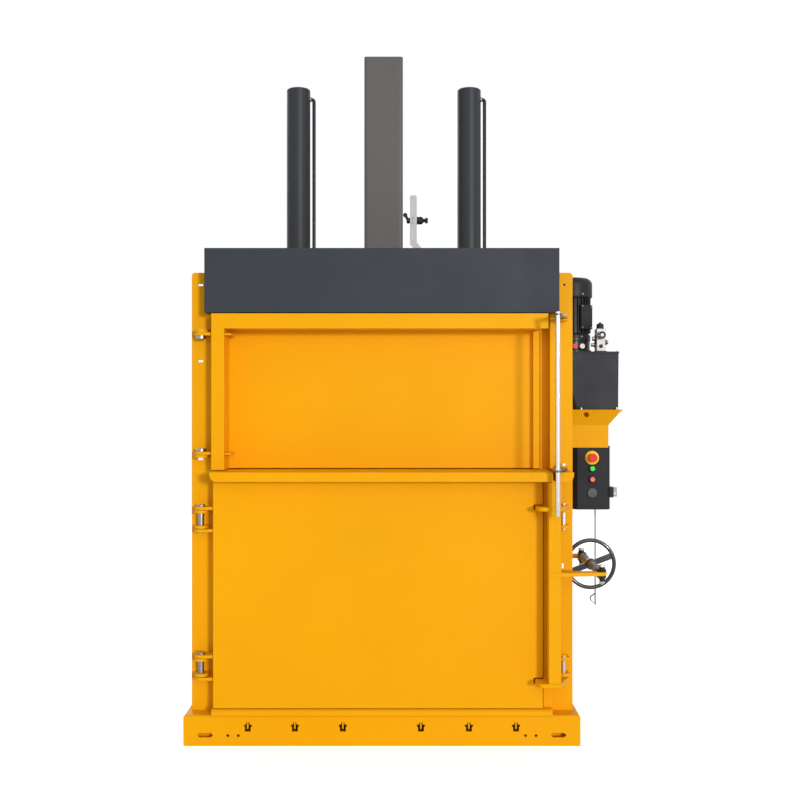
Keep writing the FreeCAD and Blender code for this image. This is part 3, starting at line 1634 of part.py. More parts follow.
def valves():
    """Valve block on the lid with its coil, gauge, plugs and pipe elbow, and the bell's plugs."""
    lid_top = d.shelf_z + d.tank_high + d.lid_thick
    x = d.valve_x
    y = d.valve_y
    block = Piece("valve_block")
    block.pad("XY", rectangle(-20, -24, 20, 30), d.valve_high)
    block.fillet(upright, 3)
    put_at(block.body, x, y, lid_top)
    node(block, "valve_block")
    coil = Piece("valve_coil")
    coil.spin("XZ", polygon([
        (0, 0), (13, 0), (13, 4), (16, 6), (16, 20), (13, 24), (6, 24), (6, 30), (0, 30)]))
    put_at(coil.body, x, y, lid_top + d.valve_high)
    node(coil, "valve_coil")
    gauge = Piece("pressure_gauge")
    gauge.spin("XZ", polygon([
        (0, 0), (6, 0), (6, 10), (14, 12), (17.5, 15), (17.5, 30), (15, 32), (15, 29), (0, 29)]))
    gauge.body.Placement.Rotation = FreeCAD.Rotation(FreeCAD.Vector(1, 0, 0), 90)
    put_at(gauge.body, x, y - 24, lid_top + 77)
    node(gauge, "pressure_gauge")
    plugs = []
    for i, (side, z, r, long) in enumerate(((-1, 62, 10, 16), (-1, 34, 8, 22), (1, 46, 9, 14))):
        start = x - 20 - long if side < 0 else x + 20
        plugs.append(cylinder("plug%d" % i, start, y - 8, lid_top + z, r, long, "x"))
    bell_plugs = []
    for i, dx in enumerate((4, 36)):
        near = d.motor_y - d.bell_r - 12
        plug = cylinder("bell_plug%d" % i, d.motor_x + dx, near, lid_top + 28, 11.5, 40, "y")
        housing = cylinder("bell_seat%d" % i, d.motor_x, d.motor_y, lid_top, d.bell_r, 80)
        bell_plugs.append(cut("bell_plug_cut%d" % i, plug, housing))
    node(bell_plugs[0], "red_plug")
    node(bell_plugs[1], "white_plug")
    return plugs


# --- Control cabinet ------------------------------------------------------------------

def cabinet():
    piece = Piece("control_cabinet")
    near = d.cab_front
    far = d.cab_front + d.cab_deep
    bevel = d.cab_bevel
    skin = d.cab_sheet
    left = d.cab_left
    right = d.cab_right
    piece.pad("XY", polygon([
        (left, near + bevel), (left + bevel, near), (right - bevel, near), (right, near + bevel),
        (right, far), (left, far)]), d.cab_high)
    inner = skin
    piece.cut("XY", polygon([
        (left + inner, near + bevel + inner / 2), (left + bevel + inner / 2, near + inner),
        (right - bevel - inner / 2, near + inner), (right - inner, near + bevel + inner / 2),
        (right - inner, far - inner), (left + inner, far - inner)]),
        d.cab_high - 2 * inner, inner)
    low = d.cab_low
    holes = [circle(d.button_x, z - low, d.stem_r + 1)
             for z in (d.stop_z, d.start_z, d.reset_z, d.buzzer_z)]
    piece.cut("XZ", together(*holes), skin, near)
    put_at(piece.body, 0, 0, low)
    node(piece, "control_cabinet")
    root = d.opening_half + d.column_plate
    brackets = []
    for i, z in enumerate((low + 30, low + d.cab_high - 60)):
        brackets.append(box("cabinet_rail%d" % i, root, near + 90, z, left - root, 40, 30))
    return brackets


def push_button(name, z, bezel, cap, reach, travel, label):
    """A plunger that slides in its bezel; the bezel is a ring on the cabinet's front."""
    piece = Piece(name)
    hole = d.stem_r
    front = reach
    piece.spin("XZ", polygon([
        (0, -34), (hole, -34), (hole, travel + 9), (cap, travel + 9 + 0.5), (cap, front - 2),
        (cap - 2, front), (0, front)]))
    piece.body.Placement.Rotation = FreeCAD.Rotation(FreeCAD.Vector(1, 0, 0), 90)
    put_at(piece.body, d.button_x, d.cab_front, z)
    node(piece, label)


def button_rings():
    """Bezels, the stop button's disc and the buzzer."""
    rings = []
    hole = d.stem_r + d.button_gap
    for name, z, outer, thick in (("start", d.start_z, d.bezel_r, 8), ("reset", d.reset_z, d.bezel_r, 8)):
        ring = Piece(name + "_ring")
        well = d.cap_r + 0.6
        ring.spin("XZ", polygon([
            (hole, 0), (outer, 0), (outer, thick), (outer - 1, thick + 1), (well, thick + 1),
            (well, 4), (hole, 4)]))
        ring.body.Placement.Rotation = FreeCAD.Rotation(FreeCAD.Vector(1, 0, 0), 90)
        put_at(ring.body, d.button_x, d.cab_front, z)
        rings.append(ring.body)
    disc = Piece("stop_disc")
    disc.spin("XZ", polygon([
        (hole, 0), (d.stop_disc_r, 0), (d.stop_disc_r, 2), (d.stop_disc_r - 8, 4),
        (d.stem_r + 7, 4), (d.stem_r + 7, 9), (hole, 9)]))
    disc.body.Placement.Rotation = FreeCAD.Rotation(FreeCAD.Vector(1, 0, 0), 90)
    put_at(disc.body, d.button_x, d.cab_front, d.stop_z)
    node(disc, "stop_disc")
    buzzer = Piece("buzzer")
    buzzer.spin("XZ", polygon([
        (0, -20), (d.stem_r, -20), (d.stem_r, 0), (d.buzzer_r, 0), (d.buzzer_r, 5),
        (d.buzzer_r - 2, 7), (0, 7)]))
    buzzer.body.Placement.Rotation = FreeCAD.Rotation(FreeCAD.Vector(1, 0, 0), 90)
    put_at(buzzer.body, d.button_x, d.cab_front, d.buzzer_z)
    node(buzzer, "buzzer")
    return rings


def main_switch():
    """Rotary main switch on the right side of the cabinet."""
    half = d.switch_side / 2
    base = Piece("main_switch_base")
    base.pad("YZ", rectangle(-half, -half, half, half), d.switch_deep)
    base.cut("YZ", circle(0, 0, 6 + d.button_gap), d.switch_deep)
    put_at(base.body, d.cab_right, d.switch_y, d.switch_z)

    knob = Piece("main_switch_handle")
    knob.pad("YZ", circle(0, 0, 18), 4, 0.5)
    knob.pad("YZ", rectangle(-6, -20, 6, 20), d.handle_deep - 4.5, 4.5)
    knob.cut("YZ", rectangle(-6, -12, 6, -2), d.handle_deep - 10, 7)
    knob.pad("YZ", circle(0, 0, 6), d.switch_deep + 0.5 - 4, 4 - d.switch_deep)
    put_at(knob.body, d.cab_right + d.switch_deep, d.switch_y, d.switch_z)
    node(knob, "main_switch_handle")
    return base.body


def strap_tool():
    """Wire tool for the straps, hung through a clip under the cabinet."""
    x = d.cab_left + d.tool_in
    y = d.cab_front + d.tool_back
    wire = 2.8
    low = d.tool_low
    hang = d.cab_low - d.clip_high
    clip = Piece("tool_clip")
    clip.pad("YZ", polygon([
        (-9, 0), (-9, d.clip_high), (-6, d.clip_high), (-6, 3), (7, 3), (7, 0)]), 12, -6)
    clip.cut("XY", circle(0, 0, wire + 0.5), 3)
    put_at(clip.body, x, y, hang)
    rod = Piece("strap_wire")
    rod.spin("XZ", polygon([
        (0, low - hang), (wire, low - hang), (wire, 3.3), (wire + 2, 3.3),
        (wire + 2, 6.5), (0, 6.5)]))
    put_at(rod.body, x, y, hang)
    loop = Piece("strap_loop")
    loop.pad("XZ", together(
        polygon([(wire, -2), (wire, 52), (-4, 52), (-24, 36), (-24, 22)]),
        polygon([(-wire, 6), (-wire, 45), (-19, 33), (-19, 24)])), 2 * wire, -wire)
    put_at(loop.body, x, y, low)
    node(fuse("strap_tool_whole", rod.body, loop.body), "strap_tool")
    return clip.body


# --- Limit switch ---------------------------------------------------------------------

def limit_switch():
    """Cranked strip on the head with a roller switch behind it, next to the mast."""
    piece = Piece("strip_plate")
    x = d.strip_x
    half = d.strip_wide / 2
    low = head_top
    lean = d.strip_lean
    top = d.strip_top - low
    bend = d.strip_bend - low
    piece.pad("XZ", polygon([
        (x - half + lean, 0), (x + half + lean, 0), (x + half + lean, bend - lean - 6),
        (x + half, bend), (x + half, top - 6), (x + half - 6, top),
        (x - half + 6, top), (x - half, top - 6), (x - half, bend - 8),
        (x - half + lean, bend - lean - 14)]), d.strip_thick)
    holes = []
    for i in range(SIZES["strip_holes"]):
        holes.append(circle(x - 4, bend + 14 + i * d.strip_pitch, 1.9))
    piece.cut("XZ", together(*holes), d.strip_thick)
    foot = Piece("switch_foot")
    foot.pad("XY", rectangle(x - half + lean, 0, x + half + lean, 34), 5)
    put_at(foot.body, 0, d.strip_y + d.strip_thick, low)
    put_at(piece.body, 0, d.strip_y, low)
    node(fuse("switch_strip_whole", piece.body, foot.body), "switch_strip")
    z = d.switch_mid
    back = d.strip_y + d.strip_thick
    y = back + d.switch_r
    start = d.strip_x - d.strip_wide
    body = Piece("switch_case")
    r = d.switch_r
    body.spin("XZ", polygon([
        (0, 0), (13, 0), (13, 16), (r, 19), (r, 70), (8, 79), (8, 84), (13, 87), (13, 95),
        (10, 98), (0, 98)]))
    body.body.Placement.Rotation = TURNS["x"]
    put_at(body.body, start, y, z)
    bore = cylinder("lever_bore", d.lever_x, y - 20, z, 4 + d.lever_gap, 20, "y")
    node(cut("limit_switch_cut", body.body, bore), "limit_switch")
    lever = Piece("switch_lever")
    reach_x = d.roller_x - d.lever_x
    reach_z = d.roller_z - d.switch_mid
    lever.pad("XZ", polygon([
        (-6, -7), (6, -7), (7, 0), (5, 6), (reach_x + 5, reach_z + 3), (reach_x - 1, reach_z + 5),
        (reach_x - 5, reach_z - 1), (-7, 0)]), 4)
    lever.pad("XZ", circle(0, 0, 4), d.switch_r - 4.5, 4)
    lever.pad("XZ", circle(reach_x, reach_z, d.roller_bore), 6, -6)
    lever.pad("XZ", together(circle(reach_x, reach_z, d.roller_r),
                             circle(reach_x, reach_z, d.roller_bore)), 5.5, -5.8)
    put_at(lever.body, d.lever_x, back, z)
    node(lever, "switch_lever")


def build():
    base_frame()
    chamber_floor()
    left_slots = [(d.opening_half + d.flange_width - d.peep_in, z, d.peep_long, d.peep_high)
                  for z in (d.peep_z_top, d.peep_z_middle, d.peep_z_bottom)]
    side_frame(-1, "side_frame_left", left_slots)
    right_slots = [(inner_face + d.peep_x_right, d.peep_z_right, d.peep_high, d.peep_high),
                   (inner_face + d.slot_x_right, d.slot_z_right, d.peep_high, d.peep_long)]
    side_frame(1, "side_frame_right", right_slots)
    rear_wall()
    head_frame()
    bolts = head_cover()
    mast_guides()
    cylinders()
    hydraulic_pipes()
    fittings = port_fittings()
    ram_mast()
    platen()
    door_lining()
    door_ledge()
    door_ears, door_pins = door_hinges(door_panel())
    hatch_panel()
    hatch_ears, hatch_pins = hatch_hinges(hatch_frame())
    node(group("left_hinge_ears", door_ears + hatch_ears), "left_hinge_ears")
    node(group("left_hinge_pins", door_pins + hatch_pins), "left_hinge_pins")
    bar = lock_bar()
    lock_claws(bar)
    lock_arm(bar)
    latch()
    lock_eyes, lock_pins = lock_ears()
    latch_eyes, latch_pins = latch_seats()
    node(group("right_hinge_ears", lock_eyes + latch_eyes), "right_hinge_ears")
    node(group("right_hinge_pins", lock_pins + latch_pins), "right_hinge_pins")
    fork("front_fork", -d.screw_front, 1)
    fork("rear_fork", d.screw_back, -1)
    screw_sleeve()
    hand_wheel()
    screw_lug()
    tank_shelf()
    bolts += oil_tank()
    motor()
    fittings += valves()
    node(group("mounting_bolts", bolts), "mounting_bolts")
    node(group("pipe_fittings", fittings), "pipe_fittings")
    brackets = cabinet()
    push_button("stop_button", d.stop_z, d.stop_disc_r, d.stop_head_r, 30, d.stop_travel, "stop_button")
    push_button("start_button", d.start_z, d.bezel_r, d.cap_r, 16, d.button_travel, "start_button")
    push_button("reset_button", d.reset_z, d.bezel_r, d.cap_r, 16, d.button_travel, "reset_button")
    trims = button_rings()
    trims.append(main_switch())
    trims.append(strap_tool())
    node(group("cabinet_trims", trims), "cabinet_trims")
    node(group("cabinet_brackets", brackets), "cabinet_brackets")
    limit_switch()


build()
doc.recompute()

for obj in doc.Objects:
    if "Invalid" in obj.State or "Error" in obj.State:
        raise RuntimeError("%s is %s" % (obj.Label, obj.State))
for obj in NODES:
    if obj.Shape.isNull() or not obj.Shape.isValid():
        raise RuntimeError("%s has no valid shape" % obj.Label)
    obj.Shape.exportStep("parts/%s.step" % obj.Label)
print("%d nodes" % len(NODES))
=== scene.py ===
import bmesh
import bpy
import json
import math
import random
from mathutils import Matrix, Vector


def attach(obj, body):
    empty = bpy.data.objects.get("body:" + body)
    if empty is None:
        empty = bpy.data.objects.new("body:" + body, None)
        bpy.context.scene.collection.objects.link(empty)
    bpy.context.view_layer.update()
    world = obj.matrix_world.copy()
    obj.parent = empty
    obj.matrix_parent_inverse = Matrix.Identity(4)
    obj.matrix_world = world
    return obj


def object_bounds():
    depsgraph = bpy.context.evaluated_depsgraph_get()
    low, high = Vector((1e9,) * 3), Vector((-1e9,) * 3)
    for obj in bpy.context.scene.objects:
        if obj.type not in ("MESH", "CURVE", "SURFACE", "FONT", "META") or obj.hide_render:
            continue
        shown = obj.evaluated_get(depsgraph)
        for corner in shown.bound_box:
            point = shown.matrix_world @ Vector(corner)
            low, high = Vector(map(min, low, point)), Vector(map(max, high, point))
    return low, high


# The looks of an upright recycling baler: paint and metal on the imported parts, and the
# small hardware that the solids leave out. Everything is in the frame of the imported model:
# X to the right, Y to the back, Z up. The camera, lights and materials are in metres. The
# small hardware is worked out from the boxes of the solids in millimetres, and at() turns
# its places into metres.

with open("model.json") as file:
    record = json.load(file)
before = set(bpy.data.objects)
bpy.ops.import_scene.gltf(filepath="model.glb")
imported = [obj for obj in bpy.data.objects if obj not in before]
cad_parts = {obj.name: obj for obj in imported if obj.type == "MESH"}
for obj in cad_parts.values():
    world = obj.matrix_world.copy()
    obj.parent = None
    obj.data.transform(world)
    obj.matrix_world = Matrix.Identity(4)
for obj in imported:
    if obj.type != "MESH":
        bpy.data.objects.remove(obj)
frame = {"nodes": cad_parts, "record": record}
cad_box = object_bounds()
nodes = frame["nodes"]
random.seed(7)

# --- Camera, lights and stage ---------------------------------------------------------

CAMERA_AT = (0.0744, -4.6406, 1.4186)
LENS_MM = 50
SENSOR_MM = 36
SIGHT = 60  # how far the camera sees

# Name, kind, energy, place, the place it is aimed at, and the softness of its shadows.
LIGHTS = (
    ("key", "SUN", 1.54, (2.05, -4.6, 2.0), (0, 0, 1.4), {"angle": math.radians(7)}),
    ("back", "SUN", 0.85, (-2.4, 4.4, 3.6), (0, 0, 1.2), {"angle": math.radians(50)}),
    ("fill", "AREA", 34, (0.9, -4.6, 2.7), (0.1, 0, 1.7), {"size": 2.4}),
)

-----

→ What to work on: Everything from the line containing "trims.append(strap_tool())" down to the line containing "bpy.context.view_layer.update()" should be repeated exactly, with both end lines kept and no other lines added.

→ Solution for this exercise:
    trims.append(strap_tool())
    node(group("cabinet_trims", trims), "cabinet_trims")
    node(group("cabinet_brackets", brackets), "cabinet_brackets")
    limit_switch()


build()
doc.recompute()

for obj in doc.Objects:
    if "Invalid" in obj.State or "Error" in obj.State:
        raise RuntimeError("%s is %s" % (obj.Label, obj.State))
for obj in NODES:
    if obj.Shape.isNull() or not obj.Shape.isValid():
        raise RuntimeError("%s has no valid shape" % obj.Label)
    obj.Shape.exportStep("parts/%s.step" % obj.Label)
print("%d nodes" % len(NODES))
=== scene.py ===
import bmesh
import bpy
import json
import math
import random
from mathutils import Matrix, Vector


def attach(obj, body):
    empty = bpy.data.objects.get("body:" + body)
    if empty is None:
        empty = bpy.data.objects.new("body:" + body, None)
        bpy.context.scene.collection.objects.link(empty)
    bpy.context.view_layer.update()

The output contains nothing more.